Pour cam­per les ouvriers, M. Bour­get ne s’est pas mis en frais d’i­ma­gi­na­tion. Il s’est conten­té de recueillir les men­songes qui trament dans les jour­naux capi­ta­listes. Le contre-maître, arti­san de la grève et du sabo­tage, n’est pas trop défi­gu­ré, mais il est sans inté­rêt pour nous puisque l’au­teur nous le montre agis­sant comme homme, non comme exploi­té. Mais le délé­gué du syn­di­cat, celui qui dresse la force ouvrière contre la force patro­nale, c’est le Malin qui vit gras­se­ment à ne rien faire, fume des cigares tout le jour, excite les ouvriers et se défile régu­liè­re­ment au moment du danger.

Le « jaune » est le pivot de la pièce, c’est lui qui per­met au patron de résis­ter en ins­tal­lant un ate­lier clan­des­tin.
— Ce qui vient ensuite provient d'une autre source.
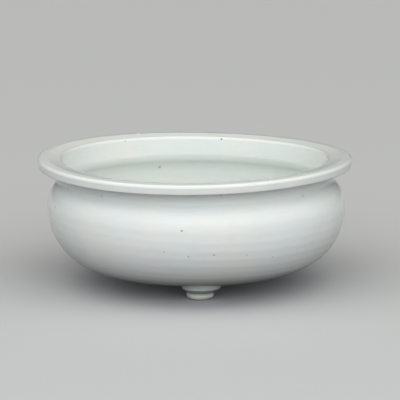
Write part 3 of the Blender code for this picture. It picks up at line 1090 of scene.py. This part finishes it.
def addFloor():
    half = studio["floorSize"] / 2.0
    corners = [(-half, -half, 0.0), (half, -half, 0.0), (half, half, 0.0), (-half, half, 0.0)]
    mesh = bpy.data.meshes.new("floor")
    mesh.from_pydata(corners, [], [(0, 1, 2, 3)])
    material = bpy.data.materials.new("floor_paint")
    material.use_nodes = True
    tree = material.node_tree
    shader = tree.nodes["Principled BSDF"]
    path = addNode(tree, "ShaderNodeLightPath").outputs
    mirrored = calc(tree, "MAXIMUM", path["Is Glossy Ray"], path["Is Transmission Ray"])
    seen = calc(tree, "MAXIMUM", path["Is Camera Ray"], mirrored)
    paint = blend(tree, seen, opaque(studio["floorBounce"]), opaque(studio["floorColour"]))
    tree.links.new(paint, shader.inputs["Base Color"])
    shader.inputs["Roughness"].default_value = studio["floorRoughness"]
    shader.inputs["Specular IOR Level"].default_value = studio["floorShine"]
    mesh.materials.append(material)
    addObject("floor", mesh)


def addLamps():
    target = Vector((0.0, 0.0, (marks["base"] + marks["top"]) / 2.0))
    for name, azimuth, elevation, distance, width, height, radiance in studio["lamps"]:
        towards = fromCamera(azimuth, elevation)
        data = bpy.data.lights.new(name, "AREA")
        data.shape = "RECTANGLE"
        data.size, data.size_y = width, height
        data.energy = radiance * math.pi * width * height
        data.color = studio["frontTint"]
        lamp = addObject(name, data)
        lamp.location = target + towards * distance
        lamp.rotation_euler = (-towards).to_track_quat("-Z", "Y").to_euler()


def addTent():
    world = bpy.data.worlds.new("light_tent")
    world.use_nodes = True
    tree = world.node_tree
    towards = addNode(tree, "ShaderNodeTexCoord").outputs["Generated"]

    front, up = (calcVector(tree, "DOT_PRODUCT", towards, fromCamera(0.0, lift)) for lift in (0.0, 90.0))
    hem, crown = ramp(tree, up, *studio["hem"]), ramp(tree, up, *studio["crown"])
    cloth = times(tree, ramp(tree, front, *studio["clothEnds"]), studio["cloth"], hem, crown)
    top = ramp(tree, up, *studio["topFrom"])
    tint = blend(tree, top, opaque(studio["frontTint"]), opaque(studio["topTint"]))
    background = tree.nodes["Background"]
    tree.links.new(tint, background.inputs["Color"])
    tree.links.new(cloth, background.inputs["Strength"])
    scene.world = world
    scene.view_settings.view_transform = "Standard"


addFloor()
addLamps()
addTent()
print("studio lit")
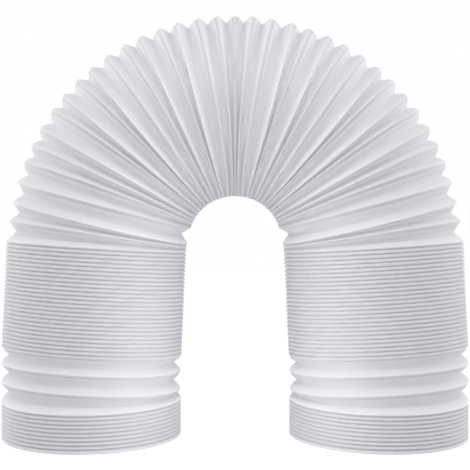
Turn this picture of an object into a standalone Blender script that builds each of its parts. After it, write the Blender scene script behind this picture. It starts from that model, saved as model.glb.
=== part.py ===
"""Air conditioner exhaust hose: one corrugated tube of thin white plastic, bent to an
upside-down U and standing on its two open ends.

Metres, +Z up, +X to the right, +Y away from the viewer. The origin is on the floor, midway
between the two ends. The hose is the same on both sides of the plane X = 0, so one half is
built, from the crown of the bend down to the floor, and mirrored."""

from math import cos, pi, radians, sin

import bmesh
import bpy
from mathutils import Vector

# The tube
RIDGE_RADIUS = 0.0753        # axis to the top of a ridge
FOLD_DEPTH = 0.0072          # top of a ridge to the bottom of an open fold
GROOVE_DEPTH = 0.0015        # groove that is left where two ridges touch
WALL = 0.0010                # plastic, measured along the radius
NESTED_PITCH = 0.00338       # ridge to ridge where the folds are pushed together
OPEN_SPACING = 0.0090        # ridge to ridge where a fold has opened to its full depth
SIDES = 16                   # flats round the tube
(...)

Et c’est lui aus­si qui, comi­que­ment, rap­pelle au patron son rôle de chef, la néces­si­té d’une hié­rar­chie sociale. En face du syn­di­cat, il pro­clame les droits de l’in­di­vi­du et se dresse comme l’homme libre qui veut n’a­gir qu’à sa guise. Le « jaune » est évi­dem­ment autre chose que cela.
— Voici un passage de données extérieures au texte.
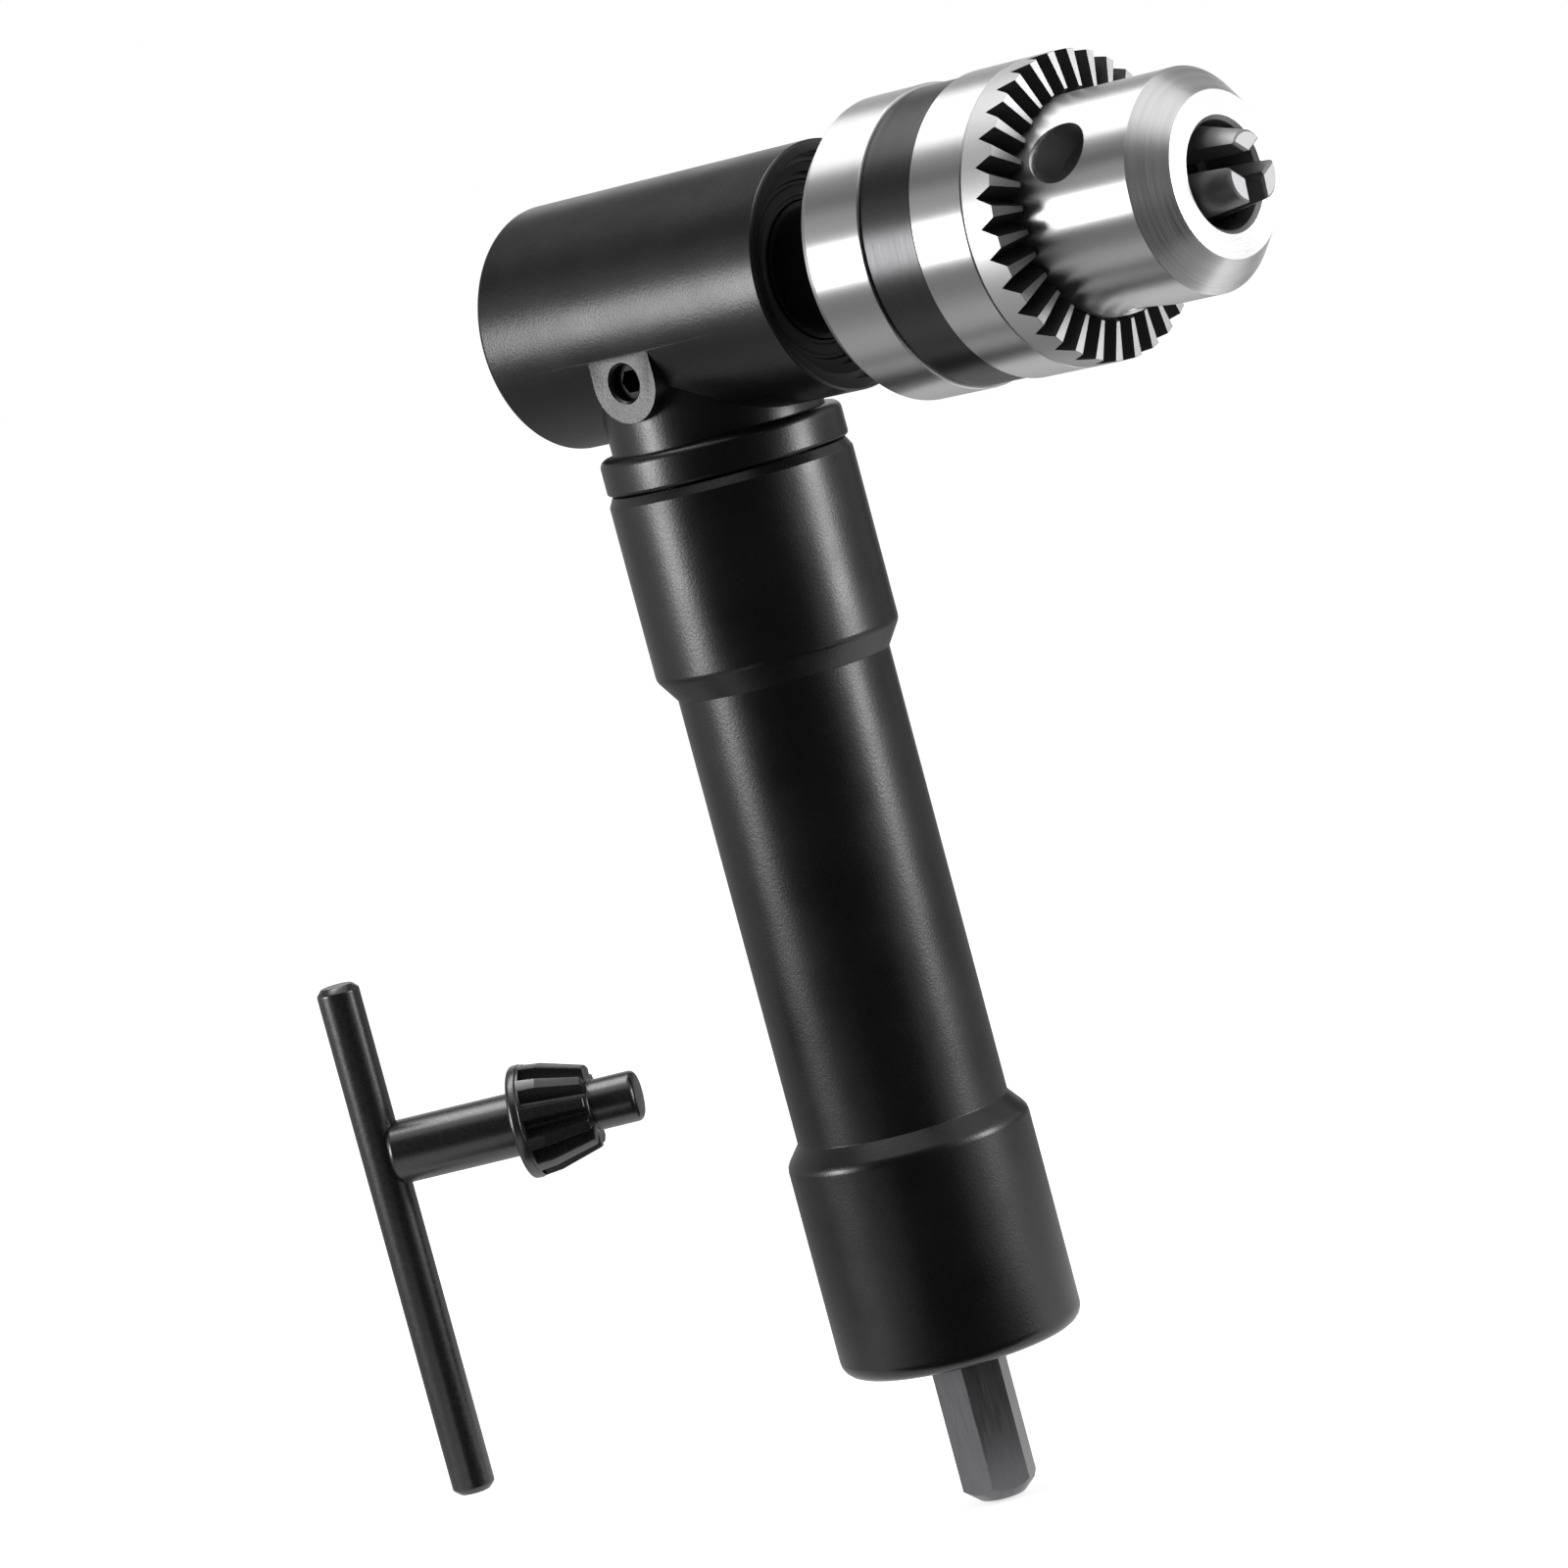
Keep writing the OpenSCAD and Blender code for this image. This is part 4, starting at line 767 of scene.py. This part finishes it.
# %% Turn the sleeve and cut its teeth
SLEEVE_RADIUS, SLEEVE_BORE, SKIN, LAND_INNER, BORE_EDGE = 17, 12.36, 16.95, 12.8, 12.75
FRONT_START, BORE_START, LAND_START = 57.2, 58, 61.22
sleeve = coat(turned("sleeve_with_teeth", [
    (49.75, 14.2, 0), (49.75, SLEEVE_RADIUS, 0.12), (56.95, SLEEVE_RADIUS, 0),
    (57.1, 16.85, 0), (57.25, SLEEVE_RADIUS, 0), (61.25, SLEEVE_RADIUS, 0.08),
    (61.93, LAND_INNER, 0.05), (61.45, 12.4, 0), (57.65, SLEEVE_BORE, 0),
    (57.65, 14.2, 0)], 192), chuck_steel)
finish_where(sleeve, sandy_steel, lambda along, radius: along > FRONT_START and radius > SKIN)
finish_where(sleeve, land_steel, lambda along, radius: along > LAND_START and radius > LAND_INNER)
# Painted shade: the sleeve's bore and inner front chamfer go near-black, for the dark gap to the
# nose.
finish_where(sleeve, black_for_gaps_and_bore_shade, lambda along, radius: along > BORE_START and radius < BORE_EDGE)
TEETH, GAP_TIP, GAP_FLOOR, GAP_ANGLE, GAP_PHASE = 32, 59.2, 60.1, 28, 0.724
floor_turn = math.degrees(math.atan2(GAP_FLOOR - GAP_TIP, SLEEVE_RADIUS - SLEEVE_BORE))
wedge = coat(gap_wedge(deep=6.0, half_angle=GAP_ANGLE, length=8), black_for_gaps_and_bore_shade)
put(wedge, move(SLEEVE_RADIUS, 0, GAP_TIP) @ about(floor_turn - 90, "Y") @ move(0, 0, -1))
carve(sleeve, ring_of(wedge, TEETH, GAP_PHASE))
tidy_faces(sleeve, 0.002)
settle(sleeve, ON_CHUCK, "sleeve", "toothed_sleeve")

# %% [markdown]
# ## Jaws
#
# A jaw is a round steel peg that slides in a sloping hole. Two flat faces are ground on it
# that meet in a narrow ridge along the chuck axis, the tip is ground square to that axis,
# and thread teeth on its back run in the split nut. The flats and their bevels are made by
# cutting the peg with planes, as the grinder does, and the grip, the tip's rim and the thread
# with turned cutters. The thread shows little, so its turns are plain rings.

# %% Grind the jaws
JAW_BACK_END, THREAD_PITCH, THREADS = 48.3, 1.6, 11
JAW_LENGTH = (JAW_TIP - JAW_BACK_END) / math.cos(math.radians(JAW_SLOPE))
# Seen along the slope, the round jaw is wider by one over the slope's cosine.
JAW_RADIUS, SLOPING_RADIUS = 2.8, 2.8857
GRIP_EDGE, GRIP_RADIUS, JAW_BEVEL = 1.6, 1.9, 0.3


def slice_off(piece, point, normal):
    """Cuts away what lies on the normal's side of a plane, and closes the cut."""
    take(piece)
    bpy.ops.object.mode_set(mode="EDIT")
    bpy.ops.mesh.select_all(action="SELECT")
    bpy.ops.mesh.bisect(plane_co=point, plane_no=normal, use_fill=True, clear_outer=True)
    bpy.ops.object.mode_set(mode="OBJECT")


def thread_comb():
    """A ring whose inner side is the profile of the thread on the jaws' backs."""
    corners = [(48.9, 22, 0)]
    for i in range(THREADS):
        at = JAW_BACK_END + (i + 1) * THREAD_PITCH
        outer = (JAW_OFFSET + (JAW_TIP - at) * math.tan(math.radians(JAW_SLOPE))
                 + SLOPING_RADIUS)
        corners += [(at - 0.8, outer + 0.46, 0), (at, outer - 0.75, 0)]
    corners += [(at + 0.9, outer + 0.9, 0), (at + 0.9, 22, 0)]
    return turned("thread_comb", corners, 180)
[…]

Cepen­dant, la « châsse aux renards » indigne M. Bour­get et, encore plus, l’emploi de la « chaus­sette à clous ». Mais il devrait trou­ver cela très bien. Cha­cun doit être à sa place, dit-il. Les patrons se groupent et seront impi­toyables. Pour­quoi les ouvriers ne les imi­te­raient-ils point ? C’est que, dans son sys­tème, patrons et ouvriers n’ont point les mêmes droits. Dès que ceux-ci for­mulent des reven­di­ca­tions, ce sont des bar­bares qu’on a le droit d’a­battre par tous les moyens.

Si en face de cette cari­ca­ture de Bar­ri­cade, Antoine avait la bonne idée de remon­ter les Tis­se­rands, M. Bour­get pour­rait voir ce que c’est qu’une grève… même au théâtre.